For two centuries after Eisai, matcha lived almost entirely inside Japanese monasteries. It was the drink of long zazen sessions, of pre-dawn vigils, of conversations between teachers and students. The act of preparing it — measuring, sifting, whisking — became its own form of attention.
The monks noticed something. The mind that prepared the bowl with care was different from the mind that prepared it carelessly. The body that knelt and folded its hands around the chawan slowed. The wrist, working the chasen, found its rhythm.
By the fourteenth century, the practice had moved beyond the monastery. Samurai began to study tea as an extension of Zen, a complement to swordsmanship — two disciplines of the same composed body. The tea room became a space where rank dissolved, where a warlord and a poor poet could kneel facing each other on the same tatami, drinking from bowls neither of them owned.
Four · Rikyū
The room made small.
The man who codified the Way of Tea was born in 1522 to a fishmonger's family in Sakai. His name was Sen no Rikyū, and by his thirties he served as tea master to the warlord Oda Nobunaga. After Nobunaga's death he passed to Toyotomi Hideyoshi, the architect of Japan's reunification.
Rikyū's gift was stripping. Tea, in his hands, lost its opulence. The gold-leafed tea rooms favored by Hideyoshi were countered by Rikyū's own — small, dim spaces of unfinished wood, low doorways that forced even warlords to kneel and crawl. His most famous teahouse, Tai-an at Myōkian temple in Yamasaki, measured just two tatami mats. Inside there was room for a host, a guest, a brazier, a bowl. Nothing else.
The philosophy was called wabi-cha. It rejected display. It valued the rough teacup over the perfect one, the local clay over the imported porcelain, the asymmetry of a hand-pulled glaze over the symmetry of a wheel-thrown form. What mattered, Rikyū taught, was the encounter itself — the host preparing the bowl, the guest receiving it, the silence that held the moment.
In 1591, for reasons that remain unclear — political envy, a misread letter, a court intrigue — Hideyoshi ordered Rikyū to commit seppuku. He did, at seventy. His final tea ceremony, performed for his closest students that morning, lasted hours. The bowl he used was passed down through generations.
Five · Wabi-sabi
A beauty in what time does.
The aesthetic Rikyū defended is what the world now calls wabi-sabi. It is the beauty of the rough, the broken, the asymmetric, the worn. A bowl mended with gold lacquer — kintsugi — is more beautiful than the bowl that has never been broken. A teapot blackened by decades of fire is more beautiful than the gleaming new one.

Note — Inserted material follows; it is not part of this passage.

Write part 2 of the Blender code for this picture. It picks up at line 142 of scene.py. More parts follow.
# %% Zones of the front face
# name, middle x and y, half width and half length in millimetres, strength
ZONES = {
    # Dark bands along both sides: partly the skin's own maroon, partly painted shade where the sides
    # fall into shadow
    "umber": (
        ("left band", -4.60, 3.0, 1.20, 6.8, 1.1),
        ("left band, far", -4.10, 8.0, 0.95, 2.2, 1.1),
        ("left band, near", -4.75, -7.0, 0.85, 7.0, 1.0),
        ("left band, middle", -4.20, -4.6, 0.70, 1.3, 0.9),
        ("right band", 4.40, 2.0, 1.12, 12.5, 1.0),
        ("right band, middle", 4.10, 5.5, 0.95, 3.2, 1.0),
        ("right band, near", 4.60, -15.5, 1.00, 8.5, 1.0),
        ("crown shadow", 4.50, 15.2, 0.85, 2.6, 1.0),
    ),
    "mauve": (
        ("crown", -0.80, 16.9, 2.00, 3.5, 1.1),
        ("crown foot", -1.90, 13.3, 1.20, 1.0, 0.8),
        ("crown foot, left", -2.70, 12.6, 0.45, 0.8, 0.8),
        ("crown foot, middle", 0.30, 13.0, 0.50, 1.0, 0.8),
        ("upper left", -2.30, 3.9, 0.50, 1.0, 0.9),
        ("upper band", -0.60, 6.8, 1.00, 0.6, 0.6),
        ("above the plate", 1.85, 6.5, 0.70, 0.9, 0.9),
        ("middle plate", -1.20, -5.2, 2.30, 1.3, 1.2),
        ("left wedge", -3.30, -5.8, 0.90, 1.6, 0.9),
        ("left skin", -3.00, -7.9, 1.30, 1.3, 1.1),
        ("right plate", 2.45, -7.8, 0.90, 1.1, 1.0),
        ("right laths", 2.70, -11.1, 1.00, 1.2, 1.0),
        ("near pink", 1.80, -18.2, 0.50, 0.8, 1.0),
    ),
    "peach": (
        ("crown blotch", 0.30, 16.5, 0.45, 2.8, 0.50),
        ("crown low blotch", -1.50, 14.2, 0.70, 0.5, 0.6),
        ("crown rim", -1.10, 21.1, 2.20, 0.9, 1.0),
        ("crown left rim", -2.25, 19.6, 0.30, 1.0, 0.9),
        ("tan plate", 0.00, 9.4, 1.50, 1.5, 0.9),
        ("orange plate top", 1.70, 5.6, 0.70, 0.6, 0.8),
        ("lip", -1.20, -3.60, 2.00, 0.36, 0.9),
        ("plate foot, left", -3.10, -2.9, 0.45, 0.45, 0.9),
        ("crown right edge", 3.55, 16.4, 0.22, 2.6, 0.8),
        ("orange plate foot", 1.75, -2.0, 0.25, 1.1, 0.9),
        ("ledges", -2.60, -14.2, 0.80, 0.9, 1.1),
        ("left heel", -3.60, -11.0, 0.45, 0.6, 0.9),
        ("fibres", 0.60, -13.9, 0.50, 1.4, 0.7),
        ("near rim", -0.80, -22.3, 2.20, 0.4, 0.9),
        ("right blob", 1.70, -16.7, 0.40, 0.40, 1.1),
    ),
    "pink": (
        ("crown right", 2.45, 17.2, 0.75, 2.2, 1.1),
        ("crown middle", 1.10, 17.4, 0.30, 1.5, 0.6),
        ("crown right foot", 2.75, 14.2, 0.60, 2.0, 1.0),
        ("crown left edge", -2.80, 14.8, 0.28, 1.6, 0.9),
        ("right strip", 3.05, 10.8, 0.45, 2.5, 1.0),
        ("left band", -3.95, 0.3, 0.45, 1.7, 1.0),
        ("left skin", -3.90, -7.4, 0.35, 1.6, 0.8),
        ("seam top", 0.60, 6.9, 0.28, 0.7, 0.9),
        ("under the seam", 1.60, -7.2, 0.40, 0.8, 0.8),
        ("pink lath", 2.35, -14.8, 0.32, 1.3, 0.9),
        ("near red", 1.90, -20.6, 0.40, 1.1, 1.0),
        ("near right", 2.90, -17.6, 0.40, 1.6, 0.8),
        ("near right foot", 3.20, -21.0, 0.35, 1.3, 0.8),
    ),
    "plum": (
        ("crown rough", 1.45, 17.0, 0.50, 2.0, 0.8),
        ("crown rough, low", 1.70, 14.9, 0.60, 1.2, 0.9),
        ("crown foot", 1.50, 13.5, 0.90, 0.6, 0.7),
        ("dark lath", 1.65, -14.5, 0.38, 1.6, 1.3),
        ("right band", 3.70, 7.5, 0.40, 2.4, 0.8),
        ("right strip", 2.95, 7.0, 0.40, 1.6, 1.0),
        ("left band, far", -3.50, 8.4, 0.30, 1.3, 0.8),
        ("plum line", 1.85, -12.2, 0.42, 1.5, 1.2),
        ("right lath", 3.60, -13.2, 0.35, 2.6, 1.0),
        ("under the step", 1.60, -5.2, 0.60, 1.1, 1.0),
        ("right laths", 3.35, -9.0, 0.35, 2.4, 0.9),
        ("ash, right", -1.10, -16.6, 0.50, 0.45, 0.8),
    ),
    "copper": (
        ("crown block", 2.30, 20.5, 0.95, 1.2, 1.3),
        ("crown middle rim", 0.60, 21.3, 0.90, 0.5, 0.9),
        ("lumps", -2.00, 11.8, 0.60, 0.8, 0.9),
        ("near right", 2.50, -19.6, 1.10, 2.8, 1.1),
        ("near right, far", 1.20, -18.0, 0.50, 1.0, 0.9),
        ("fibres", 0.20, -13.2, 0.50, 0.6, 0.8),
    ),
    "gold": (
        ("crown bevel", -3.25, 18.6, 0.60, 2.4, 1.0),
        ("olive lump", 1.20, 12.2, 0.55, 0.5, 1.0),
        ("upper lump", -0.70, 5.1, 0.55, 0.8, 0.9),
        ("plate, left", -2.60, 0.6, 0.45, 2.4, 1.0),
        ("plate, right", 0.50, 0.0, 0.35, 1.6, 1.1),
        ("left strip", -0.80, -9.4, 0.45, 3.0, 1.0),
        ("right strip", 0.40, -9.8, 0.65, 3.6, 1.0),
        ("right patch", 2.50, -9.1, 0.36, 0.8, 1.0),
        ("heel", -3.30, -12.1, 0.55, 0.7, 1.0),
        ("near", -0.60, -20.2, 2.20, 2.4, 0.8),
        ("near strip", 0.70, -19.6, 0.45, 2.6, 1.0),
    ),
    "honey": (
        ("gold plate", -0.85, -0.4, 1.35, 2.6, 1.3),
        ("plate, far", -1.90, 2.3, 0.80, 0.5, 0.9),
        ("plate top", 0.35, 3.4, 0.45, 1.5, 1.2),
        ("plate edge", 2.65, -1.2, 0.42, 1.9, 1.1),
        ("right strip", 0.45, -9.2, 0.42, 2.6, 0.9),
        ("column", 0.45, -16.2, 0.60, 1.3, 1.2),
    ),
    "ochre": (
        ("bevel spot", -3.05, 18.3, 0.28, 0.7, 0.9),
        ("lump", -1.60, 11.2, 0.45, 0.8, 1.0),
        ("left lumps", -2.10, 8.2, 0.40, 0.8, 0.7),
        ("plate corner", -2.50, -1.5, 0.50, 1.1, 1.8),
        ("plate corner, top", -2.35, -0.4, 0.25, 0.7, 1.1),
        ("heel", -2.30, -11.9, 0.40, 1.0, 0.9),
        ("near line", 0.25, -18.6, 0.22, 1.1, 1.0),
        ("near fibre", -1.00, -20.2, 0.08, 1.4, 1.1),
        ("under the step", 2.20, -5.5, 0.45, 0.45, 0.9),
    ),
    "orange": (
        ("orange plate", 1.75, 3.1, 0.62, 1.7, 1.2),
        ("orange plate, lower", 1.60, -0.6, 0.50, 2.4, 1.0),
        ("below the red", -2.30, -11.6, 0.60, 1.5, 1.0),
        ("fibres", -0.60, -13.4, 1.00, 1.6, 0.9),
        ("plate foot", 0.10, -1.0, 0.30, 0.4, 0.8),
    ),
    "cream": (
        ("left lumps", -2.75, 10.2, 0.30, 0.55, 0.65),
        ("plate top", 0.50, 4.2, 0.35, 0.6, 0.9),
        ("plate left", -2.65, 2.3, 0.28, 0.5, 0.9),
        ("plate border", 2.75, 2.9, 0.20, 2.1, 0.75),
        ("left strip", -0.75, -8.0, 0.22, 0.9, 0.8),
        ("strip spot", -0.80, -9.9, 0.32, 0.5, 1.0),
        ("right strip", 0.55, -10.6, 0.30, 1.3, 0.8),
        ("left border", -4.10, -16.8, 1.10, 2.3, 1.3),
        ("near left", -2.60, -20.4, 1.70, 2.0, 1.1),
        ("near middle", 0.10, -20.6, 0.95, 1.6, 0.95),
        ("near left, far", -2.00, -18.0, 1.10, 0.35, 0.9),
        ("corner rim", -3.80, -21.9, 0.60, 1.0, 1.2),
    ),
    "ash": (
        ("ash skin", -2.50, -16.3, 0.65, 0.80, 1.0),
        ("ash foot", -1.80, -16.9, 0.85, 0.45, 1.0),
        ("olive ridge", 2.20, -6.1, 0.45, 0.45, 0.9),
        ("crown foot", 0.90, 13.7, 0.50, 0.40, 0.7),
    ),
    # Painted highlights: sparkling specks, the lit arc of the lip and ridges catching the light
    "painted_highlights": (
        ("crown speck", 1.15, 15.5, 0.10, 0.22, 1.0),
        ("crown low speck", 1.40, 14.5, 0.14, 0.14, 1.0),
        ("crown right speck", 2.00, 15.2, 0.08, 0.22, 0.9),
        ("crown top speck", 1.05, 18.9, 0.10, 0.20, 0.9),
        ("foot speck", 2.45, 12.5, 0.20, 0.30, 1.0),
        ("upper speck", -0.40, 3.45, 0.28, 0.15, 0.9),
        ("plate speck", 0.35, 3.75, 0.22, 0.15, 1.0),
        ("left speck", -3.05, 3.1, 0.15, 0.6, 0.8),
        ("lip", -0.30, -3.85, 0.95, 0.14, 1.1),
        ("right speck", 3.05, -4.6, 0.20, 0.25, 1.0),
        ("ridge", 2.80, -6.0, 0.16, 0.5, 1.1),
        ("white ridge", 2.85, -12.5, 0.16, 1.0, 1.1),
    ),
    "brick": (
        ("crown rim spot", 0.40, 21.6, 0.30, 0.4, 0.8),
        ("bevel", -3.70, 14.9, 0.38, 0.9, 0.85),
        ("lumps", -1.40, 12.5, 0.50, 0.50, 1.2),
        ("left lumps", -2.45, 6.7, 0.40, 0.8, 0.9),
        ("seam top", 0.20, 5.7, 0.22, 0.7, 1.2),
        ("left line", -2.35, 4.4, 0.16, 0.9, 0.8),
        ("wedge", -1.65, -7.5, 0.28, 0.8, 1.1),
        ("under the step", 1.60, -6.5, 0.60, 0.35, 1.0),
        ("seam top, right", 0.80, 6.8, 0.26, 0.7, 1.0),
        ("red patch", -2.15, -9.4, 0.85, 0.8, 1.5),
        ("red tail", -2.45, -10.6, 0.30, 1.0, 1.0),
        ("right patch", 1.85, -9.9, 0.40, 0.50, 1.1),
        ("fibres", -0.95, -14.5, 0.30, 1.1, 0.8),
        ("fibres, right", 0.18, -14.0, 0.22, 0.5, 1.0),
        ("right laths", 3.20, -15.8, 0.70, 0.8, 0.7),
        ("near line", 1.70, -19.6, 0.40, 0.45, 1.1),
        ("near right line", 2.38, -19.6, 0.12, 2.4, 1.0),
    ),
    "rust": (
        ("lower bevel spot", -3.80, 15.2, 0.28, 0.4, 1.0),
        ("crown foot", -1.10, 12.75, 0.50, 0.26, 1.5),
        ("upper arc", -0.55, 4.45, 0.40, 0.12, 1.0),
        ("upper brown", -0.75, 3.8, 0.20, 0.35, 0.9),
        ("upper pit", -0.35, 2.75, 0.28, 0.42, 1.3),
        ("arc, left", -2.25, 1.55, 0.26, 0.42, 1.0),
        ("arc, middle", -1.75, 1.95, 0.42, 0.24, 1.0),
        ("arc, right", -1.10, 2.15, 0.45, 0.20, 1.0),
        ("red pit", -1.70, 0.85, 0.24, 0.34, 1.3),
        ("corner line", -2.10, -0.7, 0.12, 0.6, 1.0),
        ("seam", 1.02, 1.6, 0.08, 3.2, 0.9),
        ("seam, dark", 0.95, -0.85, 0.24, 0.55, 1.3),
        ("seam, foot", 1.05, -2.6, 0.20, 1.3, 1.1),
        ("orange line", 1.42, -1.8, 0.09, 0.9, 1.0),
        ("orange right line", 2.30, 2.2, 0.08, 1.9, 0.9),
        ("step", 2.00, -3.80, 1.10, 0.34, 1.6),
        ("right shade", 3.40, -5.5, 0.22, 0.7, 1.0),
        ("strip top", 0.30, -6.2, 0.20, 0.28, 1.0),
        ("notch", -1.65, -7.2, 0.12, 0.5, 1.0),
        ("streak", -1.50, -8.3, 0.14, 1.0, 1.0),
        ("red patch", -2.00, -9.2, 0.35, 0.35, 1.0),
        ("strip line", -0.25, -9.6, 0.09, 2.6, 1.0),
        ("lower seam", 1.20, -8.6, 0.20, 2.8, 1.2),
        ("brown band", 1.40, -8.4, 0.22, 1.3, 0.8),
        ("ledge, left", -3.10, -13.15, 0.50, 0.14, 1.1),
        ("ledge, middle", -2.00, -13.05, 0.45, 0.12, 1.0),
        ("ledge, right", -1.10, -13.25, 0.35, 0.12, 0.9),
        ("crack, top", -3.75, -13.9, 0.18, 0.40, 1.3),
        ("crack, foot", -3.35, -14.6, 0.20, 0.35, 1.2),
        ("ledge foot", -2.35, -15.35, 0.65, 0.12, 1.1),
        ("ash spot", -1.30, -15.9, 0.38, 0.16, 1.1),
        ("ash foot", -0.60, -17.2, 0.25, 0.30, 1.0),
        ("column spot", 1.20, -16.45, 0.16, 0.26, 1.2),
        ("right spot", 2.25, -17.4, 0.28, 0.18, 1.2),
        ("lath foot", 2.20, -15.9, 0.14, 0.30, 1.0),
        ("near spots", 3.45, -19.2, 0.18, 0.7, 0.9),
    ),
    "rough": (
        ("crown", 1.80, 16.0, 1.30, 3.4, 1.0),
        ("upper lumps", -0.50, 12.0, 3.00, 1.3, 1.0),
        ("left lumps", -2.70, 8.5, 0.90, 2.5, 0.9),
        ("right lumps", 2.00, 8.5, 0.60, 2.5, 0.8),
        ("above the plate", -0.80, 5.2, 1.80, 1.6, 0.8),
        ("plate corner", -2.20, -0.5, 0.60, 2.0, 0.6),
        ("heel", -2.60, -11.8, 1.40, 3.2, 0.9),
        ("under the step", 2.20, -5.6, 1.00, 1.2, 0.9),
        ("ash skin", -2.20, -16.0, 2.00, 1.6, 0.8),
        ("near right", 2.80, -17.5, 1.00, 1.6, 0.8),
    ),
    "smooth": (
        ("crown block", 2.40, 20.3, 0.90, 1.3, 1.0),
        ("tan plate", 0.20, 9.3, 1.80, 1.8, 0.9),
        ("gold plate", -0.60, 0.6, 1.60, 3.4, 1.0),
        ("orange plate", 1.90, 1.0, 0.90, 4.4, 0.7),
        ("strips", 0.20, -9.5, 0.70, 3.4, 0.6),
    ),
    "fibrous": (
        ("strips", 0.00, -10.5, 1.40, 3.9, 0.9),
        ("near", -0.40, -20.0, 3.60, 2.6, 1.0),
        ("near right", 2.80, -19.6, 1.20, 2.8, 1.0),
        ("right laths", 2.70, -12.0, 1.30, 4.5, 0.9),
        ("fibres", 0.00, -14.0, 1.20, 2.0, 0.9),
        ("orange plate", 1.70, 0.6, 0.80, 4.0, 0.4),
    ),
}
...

The principle resists summary because it resists definition. Wabi originally meant something like loneliness — the quality of a single hut on a winter mountainside. Sabi meant the patina of time, the way old things settle into themselves. Together they describe a way of seeing: not the search for perfection, but the welcome of imperfection as the place where life lives.
Six · Quiet years
Modernization, and what it missed.
The Meiji era arrived in 1868 with railroads, parliaments, and an appetite for Western things. Tea ceremony, like much of pre-modern Japanese culture, was suddenly old-fashioned. Men, who had dominated the practice for centuries, mostly abandoned it. The three Sen schools — Urasenke, Omotesenke, Mushakōjisenke — were preserved largely by women, who had quietly carried the tradition through generations as a domestic practice and now formalized it as instruction.

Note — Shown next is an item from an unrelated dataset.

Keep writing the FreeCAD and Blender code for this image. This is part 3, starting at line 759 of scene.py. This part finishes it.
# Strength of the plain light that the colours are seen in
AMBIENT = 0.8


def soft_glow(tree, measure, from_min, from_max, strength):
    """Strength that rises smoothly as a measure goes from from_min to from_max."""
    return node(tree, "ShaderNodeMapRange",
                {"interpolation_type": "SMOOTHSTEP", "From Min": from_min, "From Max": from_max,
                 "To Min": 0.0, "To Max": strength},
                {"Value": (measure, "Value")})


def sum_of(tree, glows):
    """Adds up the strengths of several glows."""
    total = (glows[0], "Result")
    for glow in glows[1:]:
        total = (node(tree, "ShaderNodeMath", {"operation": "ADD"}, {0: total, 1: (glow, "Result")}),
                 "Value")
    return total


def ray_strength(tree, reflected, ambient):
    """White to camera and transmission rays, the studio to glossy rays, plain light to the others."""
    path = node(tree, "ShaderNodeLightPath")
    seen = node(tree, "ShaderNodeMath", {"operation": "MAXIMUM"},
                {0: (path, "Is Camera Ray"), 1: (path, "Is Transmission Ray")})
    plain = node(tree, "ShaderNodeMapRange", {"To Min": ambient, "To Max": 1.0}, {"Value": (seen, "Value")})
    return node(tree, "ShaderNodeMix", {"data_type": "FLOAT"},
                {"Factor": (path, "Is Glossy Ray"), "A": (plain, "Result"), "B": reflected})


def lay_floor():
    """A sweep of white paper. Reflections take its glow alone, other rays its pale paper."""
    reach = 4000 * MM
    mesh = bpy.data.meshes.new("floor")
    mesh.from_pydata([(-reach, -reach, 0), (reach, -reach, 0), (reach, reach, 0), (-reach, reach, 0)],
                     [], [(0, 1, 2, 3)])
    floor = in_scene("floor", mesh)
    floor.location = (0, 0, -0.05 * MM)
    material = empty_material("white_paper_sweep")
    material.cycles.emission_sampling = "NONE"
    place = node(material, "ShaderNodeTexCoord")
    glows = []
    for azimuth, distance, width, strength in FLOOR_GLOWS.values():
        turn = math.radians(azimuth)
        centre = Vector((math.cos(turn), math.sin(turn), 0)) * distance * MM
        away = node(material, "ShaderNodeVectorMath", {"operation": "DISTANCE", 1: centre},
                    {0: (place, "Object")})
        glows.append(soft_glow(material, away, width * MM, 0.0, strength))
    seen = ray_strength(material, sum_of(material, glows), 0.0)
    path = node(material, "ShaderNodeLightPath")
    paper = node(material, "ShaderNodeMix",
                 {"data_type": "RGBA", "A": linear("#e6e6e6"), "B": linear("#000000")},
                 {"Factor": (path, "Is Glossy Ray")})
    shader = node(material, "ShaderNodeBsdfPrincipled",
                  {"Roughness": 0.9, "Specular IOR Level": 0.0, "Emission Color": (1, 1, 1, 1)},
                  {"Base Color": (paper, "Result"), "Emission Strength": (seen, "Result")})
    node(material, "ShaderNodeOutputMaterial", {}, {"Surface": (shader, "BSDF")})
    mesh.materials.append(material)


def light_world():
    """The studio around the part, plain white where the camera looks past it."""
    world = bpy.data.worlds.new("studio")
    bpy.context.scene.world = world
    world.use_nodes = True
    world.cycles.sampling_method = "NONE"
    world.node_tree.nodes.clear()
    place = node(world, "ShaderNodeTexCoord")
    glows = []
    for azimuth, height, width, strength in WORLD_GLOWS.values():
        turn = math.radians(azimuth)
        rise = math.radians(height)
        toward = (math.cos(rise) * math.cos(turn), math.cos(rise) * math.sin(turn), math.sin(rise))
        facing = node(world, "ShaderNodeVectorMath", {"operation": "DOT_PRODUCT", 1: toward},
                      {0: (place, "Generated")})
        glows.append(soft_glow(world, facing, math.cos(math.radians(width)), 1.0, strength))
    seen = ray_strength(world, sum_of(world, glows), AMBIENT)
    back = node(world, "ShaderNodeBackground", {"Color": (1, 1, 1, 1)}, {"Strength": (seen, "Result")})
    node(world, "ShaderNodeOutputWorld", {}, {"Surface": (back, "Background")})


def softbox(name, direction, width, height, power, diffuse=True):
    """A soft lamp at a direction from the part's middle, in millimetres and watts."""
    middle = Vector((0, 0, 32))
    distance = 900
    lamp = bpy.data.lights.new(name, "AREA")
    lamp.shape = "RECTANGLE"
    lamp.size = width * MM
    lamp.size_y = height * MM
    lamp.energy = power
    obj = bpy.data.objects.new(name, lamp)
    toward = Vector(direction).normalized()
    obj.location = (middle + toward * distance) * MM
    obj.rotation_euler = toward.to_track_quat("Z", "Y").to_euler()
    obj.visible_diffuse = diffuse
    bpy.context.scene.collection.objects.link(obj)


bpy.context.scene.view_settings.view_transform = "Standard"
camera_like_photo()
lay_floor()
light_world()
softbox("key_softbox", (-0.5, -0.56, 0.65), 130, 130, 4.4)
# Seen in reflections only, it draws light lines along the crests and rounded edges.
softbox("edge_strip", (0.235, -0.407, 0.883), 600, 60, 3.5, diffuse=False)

Through two wars and the long postwar recovery, matcha kept its place at the edge of Japanese life. It was something grandmothers made. It was something offered to important guests. It was something practiced once a week by retirees in community centers. It did not disappear, but it did not move at the center of the culture either.
Seven · The present
The bowl on your counter.
The contemporary revival of matcha began, depending on whom you ask, in the early 2000s. A handful of Japanese tea producers — particularly small farms in Uji and Nishio — began selling directly to specialty markets abroad. Bartenders and chefs in New York and London discovered the powder. A health journalism cycle followed, then a coffee-shop cycle, then an aesthetic one.
What gets lost in that retelling is the practice itself. Matcha is not a flavor or a powder or a wellness ingredient. It is — has always been — a thing to do with your hands at the start of a day. The temperature of the water. The angle of the wrist. The sound the chasen makes when the foam appears. The quiet space those motions clear.
Eisai brought seeds. Rikyū built rooms. The line between then and the bowl on your counter this morning is not long. The instruments have not changed. The motion has not changed. What has changed is who is paying attention — and the privilege of paying attention is once again available to anyone with a bamboo whisk and a quiet half hour.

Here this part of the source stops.